Start of Rows

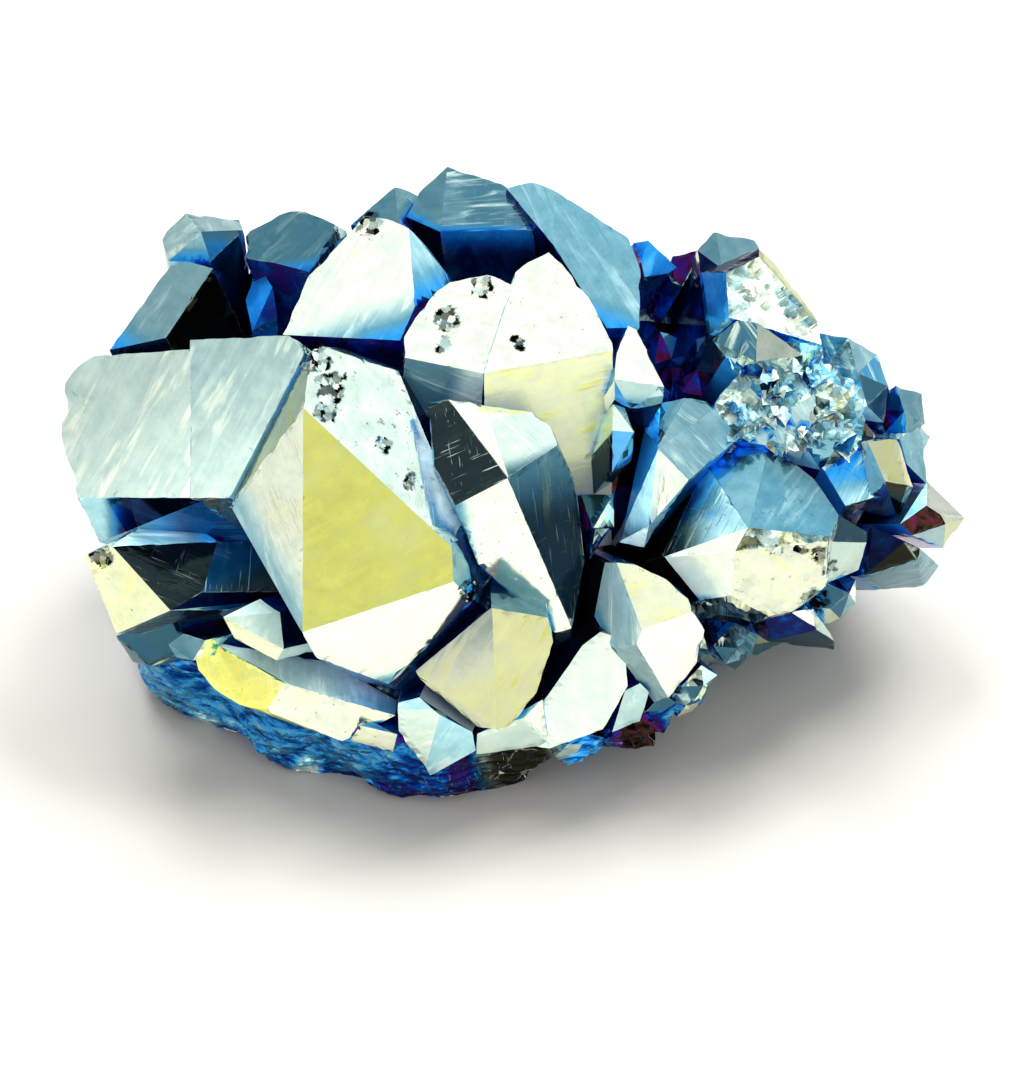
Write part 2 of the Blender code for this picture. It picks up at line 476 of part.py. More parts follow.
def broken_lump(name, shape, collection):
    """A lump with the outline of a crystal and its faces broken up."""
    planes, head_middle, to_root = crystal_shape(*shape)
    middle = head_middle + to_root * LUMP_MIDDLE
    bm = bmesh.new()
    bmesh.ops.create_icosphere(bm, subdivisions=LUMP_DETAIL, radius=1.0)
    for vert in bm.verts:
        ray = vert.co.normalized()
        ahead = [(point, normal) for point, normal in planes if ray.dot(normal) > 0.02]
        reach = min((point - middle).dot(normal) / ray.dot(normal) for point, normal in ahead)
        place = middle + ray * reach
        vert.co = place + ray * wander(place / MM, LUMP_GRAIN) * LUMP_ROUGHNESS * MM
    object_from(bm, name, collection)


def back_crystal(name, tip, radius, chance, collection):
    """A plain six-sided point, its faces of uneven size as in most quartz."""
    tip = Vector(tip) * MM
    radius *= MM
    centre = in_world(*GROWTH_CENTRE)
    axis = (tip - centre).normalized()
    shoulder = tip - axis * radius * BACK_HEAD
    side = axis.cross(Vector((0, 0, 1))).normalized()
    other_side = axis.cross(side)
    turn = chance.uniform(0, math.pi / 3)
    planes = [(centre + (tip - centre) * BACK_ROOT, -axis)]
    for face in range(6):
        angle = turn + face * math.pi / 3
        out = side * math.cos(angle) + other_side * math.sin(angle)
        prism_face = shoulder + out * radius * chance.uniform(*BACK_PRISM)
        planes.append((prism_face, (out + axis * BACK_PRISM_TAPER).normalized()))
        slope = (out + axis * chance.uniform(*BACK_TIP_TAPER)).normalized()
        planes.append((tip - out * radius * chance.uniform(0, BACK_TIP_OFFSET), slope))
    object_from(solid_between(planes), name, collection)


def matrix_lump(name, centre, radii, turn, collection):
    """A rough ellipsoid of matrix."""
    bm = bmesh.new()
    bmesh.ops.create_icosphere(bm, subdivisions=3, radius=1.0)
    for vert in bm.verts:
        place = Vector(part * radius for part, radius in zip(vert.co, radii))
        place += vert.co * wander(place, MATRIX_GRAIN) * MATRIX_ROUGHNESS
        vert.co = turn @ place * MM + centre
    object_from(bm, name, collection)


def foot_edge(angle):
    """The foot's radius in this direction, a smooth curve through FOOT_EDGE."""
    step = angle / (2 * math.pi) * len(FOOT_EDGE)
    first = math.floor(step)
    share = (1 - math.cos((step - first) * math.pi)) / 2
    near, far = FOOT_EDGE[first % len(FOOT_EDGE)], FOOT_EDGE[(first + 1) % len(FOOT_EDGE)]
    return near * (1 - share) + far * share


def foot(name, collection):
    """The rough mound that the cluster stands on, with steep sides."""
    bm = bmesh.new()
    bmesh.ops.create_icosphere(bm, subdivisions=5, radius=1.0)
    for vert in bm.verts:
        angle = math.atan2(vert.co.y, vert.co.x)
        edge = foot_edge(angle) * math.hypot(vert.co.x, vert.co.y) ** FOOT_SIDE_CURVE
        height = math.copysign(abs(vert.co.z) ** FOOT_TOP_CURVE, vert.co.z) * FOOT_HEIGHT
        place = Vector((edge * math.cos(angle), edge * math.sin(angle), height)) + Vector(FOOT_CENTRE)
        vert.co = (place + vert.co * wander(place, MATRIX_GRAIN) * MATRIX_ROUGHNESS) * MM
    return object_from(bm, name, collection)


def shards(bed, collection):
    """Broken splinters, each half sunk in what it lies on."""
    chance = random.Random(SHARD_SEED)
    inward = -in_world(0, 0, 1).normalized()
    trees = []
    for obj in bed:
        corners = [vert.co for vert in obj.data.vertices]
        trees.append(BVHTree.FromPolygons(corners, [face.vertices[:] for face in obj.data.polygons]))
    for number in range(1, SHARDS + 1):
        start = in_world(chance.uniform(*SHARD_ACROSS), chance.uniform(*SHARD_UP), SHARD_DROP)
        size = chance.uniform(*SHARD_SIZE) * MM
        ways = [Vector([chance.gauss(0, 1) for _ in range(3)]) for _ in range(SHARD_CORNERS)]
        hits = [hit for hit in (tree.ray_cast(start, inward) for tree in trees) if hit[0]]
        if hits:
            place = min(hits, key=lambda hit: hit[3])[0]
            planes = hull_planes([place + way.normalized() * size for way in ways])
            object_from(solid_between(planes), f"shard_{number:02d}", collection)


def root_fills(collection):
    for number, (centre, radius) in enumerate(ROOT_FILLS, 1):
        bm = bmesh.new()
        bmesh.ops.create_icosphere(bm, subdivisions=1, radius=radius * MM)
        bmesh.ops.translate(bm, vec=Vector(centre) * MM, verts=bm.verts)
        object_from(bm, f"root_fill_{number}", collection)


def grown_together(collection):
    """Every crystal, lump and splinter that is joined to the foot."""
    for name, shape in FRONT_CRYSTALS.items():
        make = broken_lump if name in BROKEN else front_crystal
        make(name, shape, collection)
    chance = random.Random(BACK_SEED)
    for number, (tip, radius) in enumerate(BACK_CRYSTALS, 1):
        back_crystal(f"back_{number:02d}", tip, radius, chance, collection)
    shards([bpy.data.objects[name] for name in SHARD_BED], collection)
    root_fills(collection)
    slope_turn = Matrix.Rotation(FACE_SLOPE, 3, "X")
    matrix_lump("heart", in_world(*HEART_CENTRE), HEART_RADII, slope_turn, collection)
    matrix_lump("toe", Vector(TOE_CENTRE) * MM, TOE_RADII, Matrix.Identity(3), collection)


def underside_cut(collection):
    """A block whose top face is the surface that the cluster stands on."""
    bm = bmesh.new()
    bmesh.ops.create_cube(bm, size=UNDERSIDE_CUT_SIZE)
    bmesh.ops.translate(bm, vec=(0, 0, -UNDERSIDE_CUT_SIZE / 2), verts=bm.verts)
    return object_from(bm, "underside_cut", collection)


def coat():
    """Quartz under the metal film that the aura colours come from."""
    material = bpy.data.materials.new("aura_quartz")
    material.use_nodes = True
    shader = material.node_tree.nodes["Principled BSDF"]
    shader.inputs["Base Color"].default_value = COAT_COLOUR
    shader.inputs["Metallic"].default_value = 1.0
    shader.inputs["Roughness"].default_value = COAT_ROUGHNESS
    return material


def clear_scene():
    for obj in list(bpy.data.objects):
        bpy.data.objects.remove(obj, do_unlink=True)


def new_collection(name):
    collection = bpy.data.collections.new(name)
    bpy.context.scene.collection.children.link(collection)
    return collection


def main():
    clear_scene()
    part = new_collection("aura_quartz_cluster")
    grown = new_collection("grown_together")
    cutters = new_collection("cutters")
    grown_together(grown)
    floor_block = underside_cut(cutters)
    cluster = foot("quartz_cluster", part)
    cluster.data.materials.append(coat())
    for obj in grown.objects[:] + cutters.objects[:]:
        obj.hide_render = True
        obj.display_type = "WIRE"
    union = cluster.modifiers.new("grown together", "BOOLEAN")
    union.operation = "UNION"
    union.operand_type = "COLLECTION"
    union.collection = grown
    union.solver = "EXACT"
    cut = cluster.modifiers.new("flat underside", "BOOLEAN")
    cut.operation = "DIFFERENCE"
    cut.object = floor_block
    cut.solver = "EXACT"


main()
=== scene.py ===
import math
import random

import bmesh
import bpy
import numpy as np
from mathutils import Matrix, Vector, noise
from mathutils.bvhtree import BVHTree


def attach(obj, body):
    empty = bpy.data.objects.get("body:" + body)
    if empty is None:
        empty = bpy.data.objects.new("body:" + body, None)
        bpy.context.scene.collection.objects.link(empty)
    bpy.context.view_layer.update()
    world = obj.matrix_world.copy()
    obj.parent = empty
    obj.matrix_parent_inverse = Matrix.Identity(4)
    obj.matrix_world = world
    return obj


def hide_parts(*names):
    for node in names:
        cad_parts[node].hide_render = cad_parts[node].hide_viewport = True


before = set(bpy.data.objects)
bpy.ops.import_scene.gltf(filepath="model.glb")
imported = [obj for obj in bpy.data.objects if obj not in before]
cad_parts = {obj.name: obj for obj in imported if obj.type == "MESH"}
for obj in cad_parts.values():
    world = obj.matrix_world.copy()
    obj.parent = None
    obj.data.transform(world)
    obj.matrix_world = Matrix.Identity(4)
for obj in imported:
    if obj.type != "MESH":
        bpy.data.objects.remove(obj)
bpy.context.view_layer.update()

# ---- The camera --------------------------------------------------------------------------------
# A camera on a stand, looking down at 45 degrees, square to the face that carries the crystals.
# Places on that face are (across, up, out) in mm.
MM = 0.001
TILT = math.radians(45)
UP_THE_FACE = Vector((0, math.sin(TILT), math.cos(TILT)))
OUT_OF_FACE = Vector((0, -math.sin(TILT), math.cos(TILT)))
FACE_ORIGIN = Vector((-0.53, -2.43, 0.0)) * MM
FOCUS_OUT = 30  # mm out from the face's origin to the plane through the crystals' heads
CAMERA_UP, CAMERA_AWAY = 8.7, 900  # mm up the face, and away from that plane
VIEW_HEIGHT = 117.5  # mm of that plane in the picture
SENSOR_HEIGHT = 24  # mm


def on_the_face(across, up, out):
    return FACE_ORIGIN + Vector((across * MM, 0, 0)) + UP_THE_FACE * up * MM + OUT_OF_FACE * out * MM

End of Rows
Start of Rows

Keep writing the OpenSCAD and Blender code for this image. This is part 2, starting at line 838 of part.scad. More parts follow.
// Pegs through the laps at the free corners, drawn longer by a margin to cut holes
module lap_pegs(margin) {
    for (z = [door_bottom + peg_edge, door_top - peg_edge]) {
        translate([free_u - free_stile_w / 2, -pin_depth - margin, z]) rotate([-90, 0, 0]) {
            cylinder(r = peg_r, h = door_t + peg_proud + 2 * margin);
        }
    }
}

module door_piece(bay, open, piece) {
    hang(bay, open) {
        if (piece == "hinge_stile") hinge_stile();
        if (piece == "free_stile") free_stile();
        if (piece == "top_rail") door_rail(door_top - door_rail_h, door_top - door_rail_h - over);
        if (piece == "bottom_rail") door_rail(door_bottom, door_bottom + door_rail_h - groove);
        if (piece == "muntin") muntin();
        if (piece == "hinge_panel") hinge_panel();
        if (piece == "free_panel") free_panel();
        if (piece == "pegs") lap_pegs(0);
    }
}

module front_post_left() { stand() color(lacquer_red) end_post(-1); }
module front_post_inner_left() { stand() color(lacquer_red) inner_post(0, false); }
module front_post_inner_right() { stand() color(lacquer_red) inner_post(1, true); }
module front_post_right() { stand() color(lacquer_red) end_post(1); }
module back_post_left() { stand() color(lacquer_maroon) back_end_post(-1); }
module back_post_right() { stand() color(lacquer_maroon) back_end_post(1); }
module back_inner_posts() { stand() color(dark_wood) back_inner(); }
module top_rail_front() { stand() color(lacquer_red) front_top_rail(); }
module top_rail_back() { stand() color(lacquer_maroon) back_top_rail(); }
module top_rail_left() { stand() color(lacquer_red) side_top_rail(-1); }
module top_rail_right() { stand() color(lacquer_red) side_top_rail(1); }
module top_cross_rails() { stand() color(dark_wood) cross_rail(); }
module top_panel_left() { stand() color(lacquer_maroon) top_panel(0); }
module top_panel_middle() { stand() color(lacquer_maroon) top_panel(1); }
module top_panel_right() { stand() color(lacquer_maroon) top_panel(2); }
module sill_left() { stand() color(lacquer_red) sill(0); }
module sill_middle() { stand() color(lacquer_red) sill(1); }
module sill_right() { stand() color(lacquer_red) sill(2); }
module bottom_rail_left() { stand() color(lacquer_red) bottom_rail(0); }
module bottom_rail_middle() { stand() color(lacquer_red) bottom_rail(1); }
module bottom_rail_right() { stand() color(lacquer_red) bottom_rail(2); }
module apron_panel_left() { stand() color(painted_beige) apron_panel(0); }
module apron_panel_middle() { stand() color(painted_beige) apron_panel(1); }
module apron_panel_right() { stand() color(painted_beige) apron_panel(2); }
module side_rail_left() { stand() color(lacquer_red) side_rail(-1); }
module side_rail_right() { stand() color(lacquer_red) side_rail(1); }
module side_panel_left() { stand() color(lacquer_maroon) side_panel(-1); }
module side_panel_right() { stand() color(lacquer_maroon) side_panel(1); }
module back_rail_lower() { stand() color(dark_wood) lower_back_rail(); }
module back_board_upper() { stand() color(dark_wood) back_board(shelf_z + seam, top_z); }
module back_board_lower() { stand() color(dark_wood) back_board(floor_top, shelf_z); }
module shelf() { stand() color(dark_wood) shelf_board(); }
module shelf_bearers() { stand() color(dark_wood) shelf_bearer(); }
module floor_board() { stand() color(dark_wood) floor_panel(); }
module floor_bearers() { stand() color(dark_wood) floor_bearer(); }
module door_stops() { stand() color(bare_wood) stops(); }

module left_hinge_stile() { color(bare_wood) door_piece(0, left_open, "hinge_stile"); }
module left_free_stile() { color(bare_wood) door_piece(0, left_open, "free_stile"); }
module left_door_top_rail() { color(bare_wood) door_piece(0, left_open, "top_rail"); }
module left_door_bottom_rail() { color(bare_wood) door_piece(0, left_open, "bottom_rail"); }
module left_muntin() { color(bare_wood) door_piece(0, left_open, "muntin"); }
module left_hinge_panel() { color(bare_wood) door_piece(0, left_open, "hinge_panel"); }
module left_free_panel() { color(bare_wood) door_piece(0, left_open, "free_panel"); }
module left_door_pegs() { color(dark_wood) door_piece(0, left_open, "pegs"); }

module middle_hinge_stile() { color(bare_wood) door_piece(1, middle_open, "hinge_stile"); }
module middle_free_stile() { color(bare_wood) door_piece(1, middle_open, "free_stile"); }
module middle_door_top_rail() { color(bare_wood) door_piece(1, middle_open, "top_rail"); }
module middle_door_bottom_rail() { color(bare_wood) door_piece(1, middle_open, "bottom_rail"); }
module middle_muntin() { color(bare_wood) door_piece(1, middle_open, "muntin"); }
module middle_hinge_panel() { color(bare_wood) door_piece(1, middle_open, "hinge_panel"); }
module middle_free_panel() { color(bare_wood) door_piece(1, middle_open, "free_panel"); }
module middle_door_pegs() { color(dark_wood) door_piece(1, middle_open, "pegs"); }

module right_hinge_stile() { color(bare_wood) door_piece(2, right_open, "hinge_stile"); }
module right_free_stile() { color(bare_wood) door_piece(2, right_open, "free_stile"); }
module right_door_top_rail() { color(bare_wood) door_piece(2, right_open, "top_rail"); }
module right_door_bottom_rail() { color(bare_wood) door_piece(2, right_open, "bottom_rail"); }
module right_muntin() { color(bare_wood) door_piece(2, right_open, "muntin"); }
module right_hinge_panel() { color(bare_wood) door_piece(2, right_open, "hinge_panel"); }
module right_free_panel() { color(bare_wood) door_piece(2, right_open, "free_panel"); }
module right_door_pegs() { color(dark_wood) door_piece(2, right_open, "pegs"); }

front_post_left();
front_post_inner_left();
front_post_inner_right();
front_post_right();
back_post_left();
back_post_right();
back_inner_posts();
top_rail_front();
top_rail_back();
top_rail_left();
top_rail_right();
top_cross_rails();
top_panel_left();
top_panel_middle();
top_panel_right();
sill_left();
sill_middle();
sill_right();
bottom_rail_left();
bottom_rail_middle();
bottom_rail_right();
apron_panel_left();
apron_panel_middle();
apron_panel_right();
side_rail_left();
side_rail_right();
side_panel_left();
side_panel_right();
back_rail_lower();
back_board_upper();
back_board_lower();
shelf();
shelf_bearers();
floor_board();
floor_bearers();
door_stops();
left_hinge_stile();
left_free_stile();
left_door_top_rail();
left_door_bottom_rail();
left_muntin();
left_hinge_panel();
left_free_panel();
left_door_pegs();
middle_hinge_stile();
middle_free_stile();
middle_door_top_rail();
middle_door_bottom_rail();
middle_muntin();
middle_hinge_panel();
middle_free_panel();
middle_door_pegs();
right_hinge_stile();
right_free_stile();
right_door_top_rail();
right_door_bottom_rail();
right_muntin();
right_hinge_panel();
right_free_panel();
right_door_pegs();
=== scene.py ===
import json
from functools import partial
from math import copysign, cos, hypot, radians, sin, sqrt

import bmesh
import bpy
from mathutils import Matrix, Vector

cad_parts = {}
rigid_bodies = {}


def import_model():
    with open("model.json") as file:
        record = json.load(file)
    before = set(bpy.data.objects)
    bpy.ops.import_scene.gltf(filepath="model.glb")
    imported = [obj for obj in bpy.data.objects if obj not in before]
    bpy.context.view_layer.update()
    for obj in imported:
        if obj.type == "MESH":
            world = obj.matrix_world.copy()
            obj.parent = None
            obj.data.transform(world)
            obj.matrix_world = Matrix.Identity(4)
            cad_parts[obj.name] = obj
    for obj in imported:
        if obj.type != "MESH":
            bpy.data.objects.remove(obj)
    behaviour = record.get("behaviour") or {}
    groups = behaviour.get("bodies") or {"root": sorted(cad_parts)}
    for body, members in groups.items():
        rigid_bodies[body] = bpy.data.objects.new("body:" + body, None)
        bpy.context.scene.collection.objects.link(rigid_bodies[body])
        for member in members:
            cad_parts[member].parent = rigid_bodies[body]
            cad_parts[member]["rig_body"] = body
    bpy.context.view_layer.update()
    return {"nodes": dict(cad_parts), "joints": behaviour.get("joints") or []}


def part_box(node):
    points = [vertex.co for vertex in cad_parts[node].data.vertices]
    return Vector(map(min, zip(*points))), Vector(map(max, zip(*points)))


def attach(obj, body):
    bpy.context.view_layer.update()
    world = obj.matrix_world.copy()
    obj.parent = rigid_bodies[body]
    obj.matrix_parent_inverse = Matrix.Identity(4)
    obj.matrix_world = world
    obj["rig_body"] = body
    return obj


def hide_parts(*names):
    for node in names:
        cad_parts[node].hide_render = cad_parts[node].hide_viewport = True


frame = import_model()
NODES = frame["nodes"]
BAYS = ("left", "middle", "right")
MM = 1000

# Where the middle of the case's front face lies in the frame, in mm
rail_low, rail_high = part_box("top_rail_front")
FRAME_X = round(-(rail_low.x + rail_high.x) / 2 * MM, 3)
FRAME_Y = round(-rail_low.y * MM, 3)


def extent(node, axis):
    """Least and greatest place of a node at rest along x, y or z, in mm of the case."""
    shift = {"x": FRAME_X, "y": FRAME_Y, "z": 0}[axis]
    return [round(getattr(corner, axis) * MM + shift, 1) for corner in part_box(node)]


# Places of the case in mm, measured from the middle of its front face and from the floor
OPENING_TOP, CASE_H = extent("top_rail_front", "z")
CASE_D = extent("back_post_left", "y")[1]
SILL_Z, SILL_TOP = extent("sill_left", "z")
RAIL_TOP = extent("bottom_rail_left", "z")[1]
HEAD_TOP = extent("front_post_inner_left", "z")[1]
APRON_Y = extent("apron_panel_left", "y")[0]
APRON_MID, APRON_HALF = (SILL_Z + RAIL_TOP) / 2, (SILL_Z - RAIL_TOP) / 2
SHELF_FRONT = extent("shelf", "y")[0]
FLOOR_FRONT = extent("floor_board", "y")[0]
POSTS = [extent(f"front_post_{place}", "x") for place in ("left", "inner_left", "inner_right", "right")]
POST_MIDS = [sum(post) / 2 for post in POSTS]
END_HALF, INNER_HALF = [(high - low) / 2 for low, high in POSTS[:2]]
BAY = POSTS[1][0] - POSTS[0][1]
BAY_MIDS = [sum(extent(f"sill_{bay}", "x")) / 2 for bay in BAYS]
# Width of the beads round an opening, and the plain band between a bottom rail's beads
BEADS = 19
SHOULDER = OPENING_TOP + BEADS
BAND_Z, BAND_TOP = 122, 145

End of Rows

#### [What the task requires]
Retype, in the same exact form, the lines of the material above from the line holding "apron_panel_middle();" through the line holding "bpy.context.scene.collection.objects.link(rigid_bodies[body])".

#### [Full output]
apron_panel_middle();
apron_panel_right();
side_rail_left();
side_rail_right();
side_panel_left();
side_panel_right();
back_rail_lower();
back_board_upper();
back_board_lower();
shelf();
shelf_bearers();
floor_board();
floor_bearers();
door_stops();
left_hinge_stile();
left_free_stile();
left_door_top_rail();
left_door_bottom_rail();
left_muntin();
left_hinge_panel();
left_free_panel();
left_door_pegs();
middle_hinge_stile();
middle_free_stile();
middle_door_top_rail();
middle_door_bottom_rail();
middle_muntin();
middle_hinge_panel();
middle_free_panel();
middle_door_pegs();
right_hinge_stile();
right_free_stile();
right_door_top_rail();
right_door_bottom_rail();
right_muntin();
right_hinge_panel();
right_free_panel();
right_door_pegs();
=== scene.py ===
import json
from functools import partial
from math import copysign, cos, hypot, radians, sin, sqrt

import bmesh
import bpy
from mathutils import Matrix, Vector

cad_parts = {}
rigid_bodies = {}


def import_model():
    with open("model.json") as file:
        record = json.load(file)
    before = set(bpy.data.objects)
    bpy.ops.import_scene.gltf(filepath="model.glb")
    imported = [obj for obj in bpy.data.objects if obj not in before]
    bpy.context.view_layer.update()
    for obj in imported:
        if obj.type == "MESH":
            world = obj.matrix_world.copy()
            obj.parent = None
            obj.data.transform(world)
            obj.matrix_world = Matrix.Identity(4)
            cad_parts[obj.name] = obj
    for obj in imported:
        if obj.type != "MESH":
            bpy.data.objects.remove(obj)
    behaviour = record.get("behaviour") or {}
    groups = behaviour.get("bodies") or {"root": sorted(cad_parts)}
    for body, members in groups.items():
        rigid_bodies[body] = bpy.data.objects.new("body:" + body, None)
        bpy.context.scene.collection.objects.link(rigid_bodies[body])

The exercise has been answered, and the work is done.